PALO ALTO, Calif. (KRON) — “I am so happy to be sleeping in my own bed.”
Esther Tebeca and her daughter Chaya were under quarantine for two weeks at March Air Reserve Base in Riverside, California.
“There was an extreme convenience here, I couldn’t work,” Tebeca said. “And we feared when we come out, how we would be received by the society.”
Esther and her daughter were visiting relatives in Wuhan, China, as the coronavirus began to spread, leading to a lockdown of the city.
Tebeca said she was terrified.
“We’re talking about tens of thousands of people who were infected and hundreds or more were dead and the numbers kept on growing every day,” she said.
At the same time, as a physician, Tebeca felt that neither she or her daughter were sick.
“There was no chance of getting infected because we were indoors and we weren’t in contact with others,” Tebeca said. “But at the same time we’re in that environment. You don’t have it today, doesn’t mean you won’t have it tomorrow.”
The Tebeca’s were then evacuated. They got seats on the plane home, an extremely stressful experience she says, was like winning the lottery.

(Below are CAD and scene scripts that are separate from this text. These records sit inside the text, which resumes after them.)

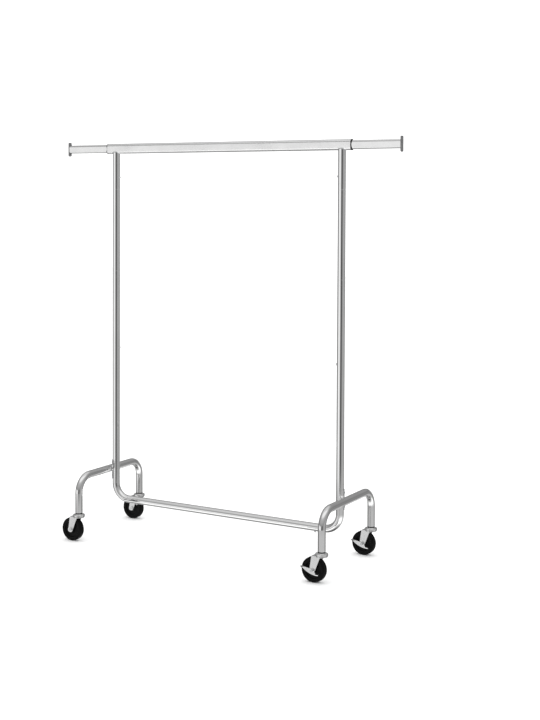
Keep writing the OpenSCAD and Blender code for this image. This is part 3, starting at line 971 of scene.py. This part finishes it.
@dataclass
class Legs:
    """The two bent legs with their saddle plates, welds and bolts."""

    radius: float = 14.0 * MM
    wall: float = 1.2 * MM
    lip: float = 0.4 * MM
    bend_radius: float = 62.0 * MM
    saddle_edge: float = 0.6 * MM
    saddle_outer: float = 16.8 * MM
    weld_radius: float = 2.0 * MM
    weld_offset: float = 6.2 * MM
    weld_half_angle: float = 34.0
    weld_ripples: int = 60
    weld_ripple: float = 0.06
    weld_tip: float = 0.02
    head_radius: float = 5.5 * MM
    head_height: float = 3.6 * MM
    shank_radius: float = 3.0 * MM
    shank_foot: float = 5.4 * MM
    socket_flats: float = 3.6 * MM
    socket_depth: float = 1.6 * MM

    def build(self) -> None:
        """Builds both legs and their fastenings."""
        for side in Side:
            self.leg(side)
            self.saddle(side)
        self.bolts()

    def leg(self, side: Side) -> None:
        """Builds one leg tube: up, over the bend, along the bar and down again."""
        node = f"leg_tube_{side.word}"
        low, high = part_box(node)
        x = (low.x + high.x) / 2
        y_front = low.y + self.radius
        y_back = high.y - self.radius
        bend_z = high.z - self.radius - self.bend_radius
        run = Run(self.radius, self.wall, sides=64)
        run.start(at(x, y_front, low.z))
        run.straight(Vector((0.0, 0.0, bend_z - low.z)))
        front = Vector((x, y_front + self.bend_radius, bend_z))
        back = Vector((x, y_back - self.bend_radius, bend_z))
        run.bend(front, Vector((-1.0, 0.0, 0.0)), QUARTER_TURN)
        run.straight(back - front)
        run.bend(back, Vector((-1.0, 0.0, 0.0)), QUARTER_TURN)
        run.straight(Vector((0.0, 0.0, low.z - bend_z)))
        run.close(self.lip).finish(node + "_bent", Finish.CHROME, "frame", [node])

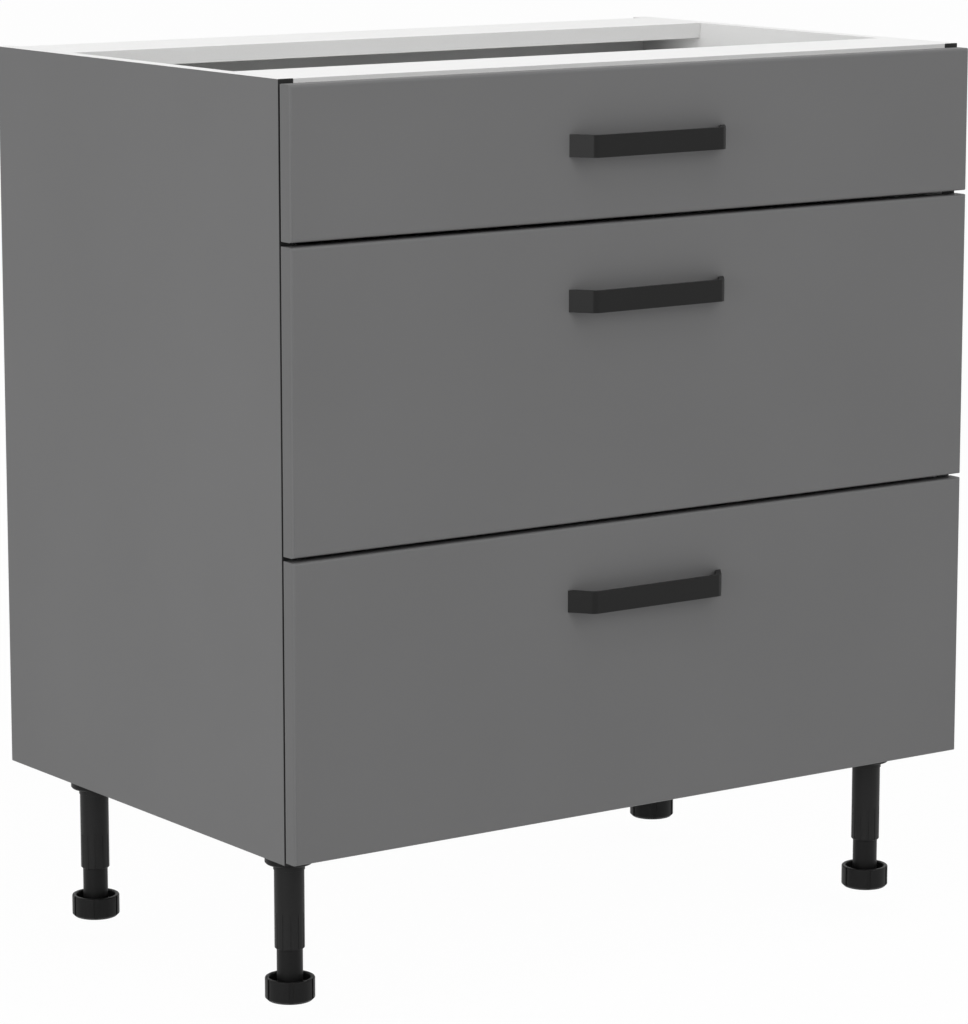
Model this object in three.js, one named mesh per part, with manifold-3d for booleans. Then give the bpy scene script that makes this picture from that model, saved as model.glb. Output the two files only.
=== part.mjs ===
// A kitchen base cabinet with one shallow and two deep drawers, on four adjustable legs.
// Millimetres. The cabinet stands on the floor at z = 0, its fronts face -Y, and +X is to the right.
// The origin lies on the floor, under the middle of the whole cabinet with its handles.

import * as THREE from 'three';
import { mergeVertices } from 'three/addons/utils/BufferGeometryUtils.js';
import Module from 'manifold-3d';

const wasm = await Module();
wasm.setup();

// Carcass boards
const cabinetWidth = 800;
const carcassHeight = 720;
const boardThickness = 16;
const railDepth = 100;
const backPanelThickness = 3;
const backPanelInset = 15;
const backPanelGrooveDepth = 8;
const bottomFrontSetback = 1;

// Fits shared by the whole cabinet
const boardGap = 0.2;
const seatGap = 0.2;
const grooveClearance = 0.3;

// Drawer fronts and the air round them
const frontThickness = 16;
const frontEdgeRadius = 3;
const frontStandOff = 2;
const topReveal = 4;
const bottomReveal = 3;
const gapBetweenFronts = 4;
const shallowFrontHeight = 141;
const deepDrawerCount = 2;

// Drawer boxes
const drawerBoardThickness = 12;
const drawerBottomThickness = 5;
const drawerGrooveDepth = 6;
const drawerGrooveHeight = 10;
const drawerBoxLength = 450;
const drawerBoxLift = 27;
const shallowBoxHeight = 80;
const deepBoxHeight = 200;

// Ball-bearing runners: three steel channels, one inside the other
const runnerLength = 450;
const runnerSetback = 2;
const spaceBehindSlides = 40;
const runnerSpace = 12.7;
const runnerHeight = 45.6;
const runnerLift = 37;
const sheetThickness = 1.2;
const raceDepth = 4.6;
const racePlay = 0.4;
const webPlay = 0.8;
const fixingHoleRadius = 2.2;
const fixingHoleEndInset = 37;
const fixingHoleCount = 3;

// Bow handles
const handleLength = 184;
const handleBarLength = 152;
const handleHeight = 21;
const handleProjection = 22;
const handleBarThickness = 4;
const handleLegThickness = 5;
const handleBossRadius = 6;
const handleBendRadius = 4;
const handleEdgeRadius = 0.8;
const handleBelowFrontTop = 70.5;

// Handle screws
const screwEndInset = 12;
const screwRadius = 2;
const screwHoleClearance = 0.25;
const screwHeadRadius = 4.3;
const screwHeadHeight = 2.6;
const screwGrip = 10;
const screwTipClearance = 2;
const driveSlotWidth = 1.2;
const driveSlotDepth = 1.2;

// Legs: a socket plate under the carcass, a tube, and a foot that screws out of the tube
const legHeight = 150;
const legSideInset = 47;
const legFrontInset = 66;
const legBackInset = 83;
const plateRadius = 23;
const plateHeight = 18;
const spigotRadius = 13;
const spigotLength = 12;
const spigotClearance = 0.2;
const collarRadius = 15;
const collarHeight = 5.5;
const tubeRadius = 14.3;
const tubeLength = 82;
const tubeEndChamfer = 0.8;
const stemRadius = 12.4;
const stemClearance = 0.3;
const stemInTube = 46;
const tubeCrownThickness = 6;
const footRadius = 23.7;
const footHeight = 22;
const footEdgeChamfer = 2.5;
const footCupRadius = 19.5;
const footCupDepth = 8;
const footGrooveCount = 6;
const footGrooveDepth = 1;
const footGrooveWidth = 4;

// Roundness of turned and bent pieces
const turnedSegments = 32;
const holeSegments = 12;
const edgeSegments = 3;
const cutMargin = 1;

// Places worked out from the sizes above
const halfWidth = cabinetWidth / 2;
const innerHalfWidth = halfWidth - boardThickness;
const slideLength = Math.max(drawerBoxLength - frontStandOff, runnerLength + runnerSetback);
const carcassDepth = slideLength + spaceBehindSlides + backPanelThickness + backPanelInset;
const overallDepth = handleProjection + frontThickness + frontStandOff + carcassDepth;
const carcassRear = overallDepth / 2;
const carcassFront = carcassRear - carcassDepth;
const frontBackFace = carcassFront - frontStandOff;
const frontFace = frontBackFace - frontThickness;
const carcassBottom = legHeight;
const carcassTop = legHeight + carcassHeight;
const backPanelFront = carcassRear - backPanelInset - backPanelThickness;
const backPanelRear = carcassRear - backPanelInset;
const frontsHeight = carcassHeight - topReveal - bottomReveal - gapBetweenFronts * deepDrawerCount;
const deepFrontHeight = (frontsHeight - shallowFrontHeight) / deepDrawerCount;
const boxOuterHalfWidth = innerHalfWidth - runnerSpace;
const boxInnerHalfWidth = boxOuterHalfWidth - drawerBoardThickness;
const runnerFront = carcassFront + runnerSetback;
const screwOffset = handleLength / 2 - screwEndInset;

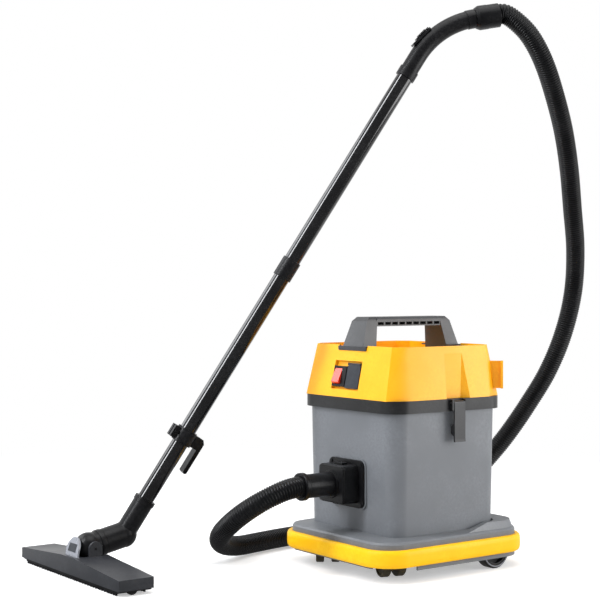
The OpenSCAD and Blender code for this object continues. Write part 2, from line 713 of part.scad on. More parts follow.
nose_in = catch_x + move_gap - latch_x;
nose_z = catch_z - latch_z;
module latch_lever() translate([latch_x, latch_y, latch_z]) rotate([90, 0, 0]) difference() {
    union() {
        rod(eye_r, -latch_w / 2, latch_w / 2);
        translate([0, 0, -latch_w / 2]) linear_extrude(latch_w)
            polygon([[0, 3.5], [lever_out - 1, 2], [lever_out, -1], [lever_out, 8 - latch_len],
                     [lever_out + 1, -latch_len], [lever_in + 1, -latch_len], [lever_in, 8 - latch_len],
                     [lever_in, nose_z - 12], [nose_in, nose_z - 6], [nose_in, nose_z + catch_h - 2],
                     [lever_in, nose_z + catch_h + 4], [lever_in, -8], [-1, -3]]);
    }
    rod(latch_pin_r + run_gap, -far, far);
}
module latch_right() at_frame() color("#3b3d40") latch_lever();
module latch_left() at_frame() color("#3b3d40") mirror([1, 0, 0]) latch_lever();

// the yellow cover: a shell with eight sides and a tray in its top
notch_h = 5;                                // notches in the rim for the handle
tab_half = 47.5;
panel_x = -6;
panel_z = cover_z + 46.5;
recess_d = 8;
rocker_x = panel_x - 30;
flap_x = panel_x + 20;
rocker_body = rocker_w + 6;
frame_l = rocker_body / 2 + 0.5;            // the switch's frame, left and right of the rocker
frame_r = flap_x - flap_w / 2 - move_gap - rocker_x;
exhaust_w = 120;
exhaust_h = 44;
exhaust_z = cover_z + 40;
grille_t = 4;
gland_z = tray_z + 14;
gland_x = 58;
gland_r = 7;
pocket_top = cover_top - 16;
pocket_d = 12;
facet_part = ((cover_w - cover_d) / 2 + facet_side_foot) / (facet_foot + facet_side_foot);
facet_dist = (cover_w / 2 - facet_foot * facet_part) * sqrt(2);   // a facet's foot, from the middle
facet_side = -4.6;
hook_z = cover_z + 16;
hook_t = 5;
hook_half = 13;
hook_end = facet_dist + hook_out - 4;
module cover_form(inset, z0, z1) hull() for (z = [z0, z1 - eps]) let (t = (z - cover_z) / cover_h)
    slab(z, z + eps) facetted(cover_w + (cover_top_w - cover_w) * t - 2 * inset,
        cover_d + (cover_top_d - cover_d) * t - 2 * inset,
        facet_foot + (facet_top - facet_foot) * t - 0.6 * inset,
        facet_side_foot + (facet_side_top - facet_side_foot) * t - 0.6 * inset);
// the hollow above a latch, which deepens downwards; grow is the wall behind it
module latch_pocket(grow) let (y0 = latch_y - 28, y1 = latch_y + 21, out = grow > 0 ? -1 : 2) hull() {
    slab(cover_z - 1, cover_z) polygon([[cover_side(cover_z) + out, y0 - grow],
        [cover_side(cover_z) - pocket_d - grow, y0 - grow], [cover_side(cover_z) - pocket_d - grow, y1 + grow],
        [cover_side(cover_z) + out, y1 + 20 + grow]]);
    slab(pocket_top - eps, pocket_top) polygon([[cover_side(pocket_top) + out, y0 - grow],
        [cover_side(pocket_top) - 0.3 - grow, y0 - grow], [cover_side(pocket_top) - 0.3 - grow, y1 + grow],
        [cover_side(pocket_top) + out, y1 + 1 + grow]]);
}
handle_screw_r = 2.5;
handle_screw_x = 20;
handle_screw_y = cover_top_d / 2 - 18;
module head_cover() at_frame() color("#f7bd10") difference() {
    union() {
        difference() {
            cover_form(0, cover_z, cover_top);
            difference() {
                cover_form(cover_wall, cover_z - 1, cover_top + 1);
                box(far, far, tray_z - cover_wall, tray_z);
            }
        }
        on_front(panel_x, panel_z)
            box(recess_w + 2 * cover_wall, recess_h + 2 * cover_wall, -recess_d - cover_wall, -0.5);
        intersection() {
            both_sides() latch_pocket(cover_wall);
            box(far, far, cover_z, cover_top);
        }
        // hooks for the cable on the rear corners
        both_sides() rotate([0, 0, 45]) {
            block([facet_dist - 16, hook_end], [facet_side - hook_t / 2, facet_side + hook_t / 2],
                  [hook_z, hook_z + hook_h]);
            block([hook_end - hook_t, hook_end], [facet_side - hook_half, facet_side + hook_half],
                  [hook_z, hook_z + hook_h]);
        }
        for (x = [-1, 1], y = [-1, 1]) translate([x * post_x, y * post_y, 0])
            rod(post_r, plate_z + plate_t, tray_z - 1);
    }
    both_sides() latch_pocket(0);
    on_front(panel_x, panel_z) box(recess_w, recess_h, -recess_d, 20);
    on_front(rocker_x, panel_z - 3) box(rocker_body + 2 * tube_gap, rocker_h + 6 + 2 * tube_gap, -30, 0);
    on_front(flap_x, panel_z) translate([0, -4, 0]) rod(brush_bore + 3 + tube_gap, -30, 0);
    box(2 * tab_half + 1, far, cover_top - notch_h, cover_top + 10);
    on_rear(0, exhaust_z) box(exhaust_w, exhaust_h, -20, 20);
    translate([gland_x, 0, gland_z]) rotate([-90, 0, 0]) rod(gland_r + tube_gap, cover_top_d / 2 - 34, far);
    for (x = [-1, 1], y = [-1, 1]) {
        translate([x * handle_screw_x, y * handle_screw_y, 0])
            rod(handle_screw_r + screw_gap, tray_z - 10, tray_z + 1);
        translate([x * post_x, y * post_y, 0]) rod(plate_screw_r + screw_gap, plate_z, plate_z + 24);
    }
}

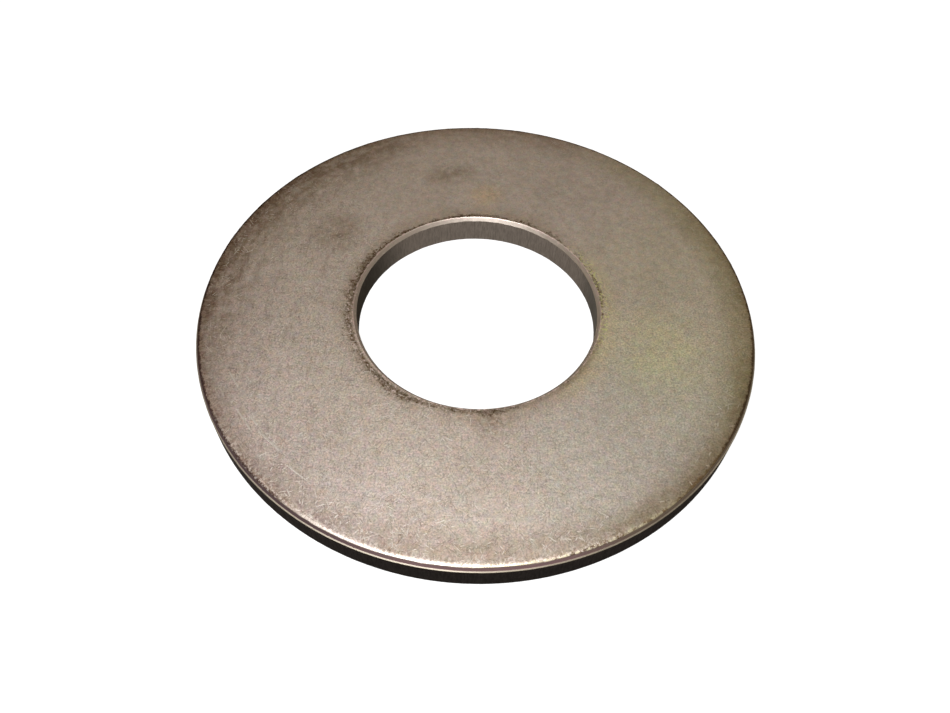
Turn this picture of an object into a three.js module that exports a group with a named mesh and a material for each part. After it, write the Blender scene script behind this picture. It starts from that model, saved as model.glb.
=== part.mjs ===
// Flat washer for a 1 inch bolt, in the wide pattern: one ring blanked from steel plate.
// Units are millimetres, +Z is up, and the origin is the centre of the hole at the bottom face.
import * as THREE from 'three';

// Driving dimensions.
const outerDiameter = 63.5;
const boreDiameter = 27.7;
const thickness = 3.6;

// Blanking pulls the upper edges down into narrow, steep bevels, and leaves the lower edges nearly
// sharp. Each edge is cut back by inset across the face and by drop down the wall.
const upperOuterEdge = { inset: 0.2, drop: 0.6 };
const upperBoreEdge = { inset: 0.4, drop: 0.58 };
const lowerOuterEdge = { inset: 0.12, drop: 0.12 };
const lowerBoreEdge = { inset: 0.2, drop: 0.25 };

// Fineness of the solid.
const roundEdgeSteps = 3;
const ringSegments = 96;

const outerRadius = outerDiameter / 2;
const boreRadius = boreDiameter / 2;

const tumbledSteel = new THREE.MeshStandardMaterial({
  name: 'tumbled_steel',
  color: new THREE.Color(0.47, 0.41, 0.35),
  roughness: 0.5,
  metalness: 1.0,
});

// A bevelled edge between the wall at wallRadius and the top face, from the wall upwards.
// inward is -1 where the metal lies towards the axis and +1 where it lies away from it.
function upperBevel(wallRadius, inward, edge) {
  return [
    new THREE.Vector2(wallRadius, thickness - edge.drop),
    new THREE.Vector2(wallRadius + inward * edge.inset, thickness),
  ];
}

// A quarter-ellipse edge between the bottom face and the wall at wallRadius, from the face upwards.
function lowerRound(wallRadius, inward, edge) {
  const points = [];
  for (let step = 0; step <= roundEdgeSteps; step += 1) {
    const turn = (step / roundEdgeSteps) * (Math.PI / 2);
    const radius = wallRadius + inward * edge.inset * (1 - Math.sin(turn));
    const height = edge.drop * (1 - Math.cos(turn));
    points.push(new THREE.Vector2(radius, height));
  }
  return points;
}

// The ring's cross-section, anticlockwise: up the outer wall, in over the top face,
// down the bore wall and out along the bottom face.
function crossSection() {
  const outline = [
    ...lowerRound(outerRadius, -1, lowerOuterEdge),
    ...upperBevel(outerRadius, -1, upperOuterEdge),
    ...upperBevel(boreRadius, 1, upperBoreEdge).reverse(),
    ...lowerRound(boreRadius, 1, lowerBoreEdge).reverse(),
  ];
  outline.push(outline[0].clone());
  return outline;
}

function makeWasher() {
  const geometry = new THREE.LatheGeometry(crossSection(), ringSegments);
  geometry.rotateX(Math.PI / 2);
  const washer = new THREE.Mesh(geometry, tumbledSteel);
  washer.name = 'washer';
  return washer;
}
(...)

“I feel bad that others couldn’t get on the flight,” she said. “But I felt blessed because in a way we just had to get out of there.”
After 14 days of quarantine, Esther and the other evacuees tossed their protective masks into the air when it was announced none of them had the virus.
“It is something we will never forget because we witnessed history and for that I am actually grateful,” Tebeca said. “Sometimes things can get tough but I appreciate every minute of it.”